1

I have a python script that calls OpenTripPlanner to calculate a travel time matrix between pairs of geolocated points. The python script uses a for loop to calculate one matrix for every departure time and save it as a separate .csv file.

I would like to parallelize this operation to make it faster. Although this task seems to be embarrassingly parallel, I know virtually nothing of Python. From what I've read, my hunch is that the best solution to this would be to use multithreading, keeping each spt in it's thread.

I would really appreciate some help. A simple reproducible example is available here.
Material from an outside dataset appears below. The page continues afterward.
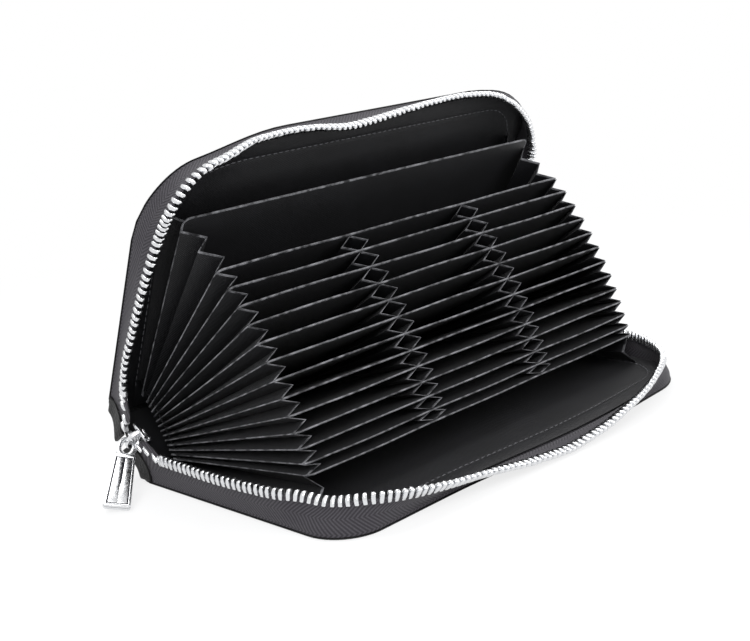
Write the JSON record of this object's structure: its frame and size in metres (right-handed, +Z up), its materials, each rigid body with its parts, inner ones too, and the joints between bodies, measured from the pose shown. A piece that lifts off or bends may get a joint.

This is the python script:

#!/usr/bin/jython
from org.opentripplanner.scripting.api import OtpsEntryPoint


# Instantiate an OtpsEntryPoint
otp = OtpsEntryPoint.fromArgs(['--graphs', '.',
                               '--router', 'sto'])

# Start timing the code
import time
start_time = time.time()

# Get the default router
router = otp.getRouter('sto')


# Read Points of Destination - The file points.csv contains the columns GEOID, X and Y.
points = otp.loadCSVPopulation('centroids_sto.csv', 'Y', 'X')
dests = otp.loadCSVPopulation('centroids_sto.csv', 'Y', 'X')


for h in range(7, 19):
  for m in range(0,60,30):

    # Create a default request for a given time
    req = otp.createRequest()
    req.setDateTime(2015, 12, 28, h, m, 00)
    req.setMaxTimeSec(3600) # 1h = 3600 seconds , 2h = 7200 seconds
    req.setModes('WALK,TRANSIT,BUS,TRAM,RAIL,SUBWAY')  # ("TRAM,RAIL,SUBWAY,FUNICULAR,GONDOLA,CABLE_CAR,BUS")


    # Create a CSV output
    matrixCsv = otp.createCSVOutput()
    matrixCsv.setHeader([ 'mode', 'depart_time', 'origin', 'destination', 'walk_distance', 'travel_time' ]) # travel_time in seconds

    # Start Loop
    for origin in points:
      print "Processing origin: ", str(h)+"-"+str(m)," ", origin.getStringData('idhex')
      req.setOrigin(origin)
      spt = router.plan(req)
      if spt is None: continue

      # Evaluate the SPT for all points
      result = spt.eval(dests)

      # Add a new row of result in the CSV output
      for r in result:
        matrixCsv.addRow([ 'public transport', str(h) + ":" + str(m) + ":00", origin.getStringData('idhex'), r.getIndividual().getStringData('idhex'), r.getWalkDistance() , r.getTime()])

    # Save the result
    matrixCsv.save('traveltime_matrix_sto_pt_'+ str(h)+"-"+str(m) + '.csv')


# Stop timing the code
print("Elapsed time was %g seconds" % (time.time() - start_time))
rafa.pereira
  • 13,251
  • 6
  • 71
  • 109
  • Could you make more explicit the part that you want to be threaded? Like cut that off into a function eg: `function_to_thread` since this will be useful in the threading call. – raphael Nov 21 '16 at 01:21
  • @raphael I think the simplest way would be to allocate a subset of origins to each thread. So OTP would still work on one travel time matrix (departure time) at a time, but each core would work on a different slice of origins . I think the multi-threading function would mostly concentrate on this part of the code: `req.setOrigin(origin)` `spt = router.plan(req)` – rafa.pereira Nov 21 '16 at 06:37
  • Your code is too complex to be easily reproduced. Give us the csv and a simpler example. However, I suggest you to use this easy library: https://pythonhosted.org/joblib/parallel.html. So you want to parallelize the longest loop (you decide). the days? the hours? the points? then you copy a req object and you parallelize everything in a function with the library I sent you :)) – marcodena Nov 26 '16 at 12:46

0 Answers0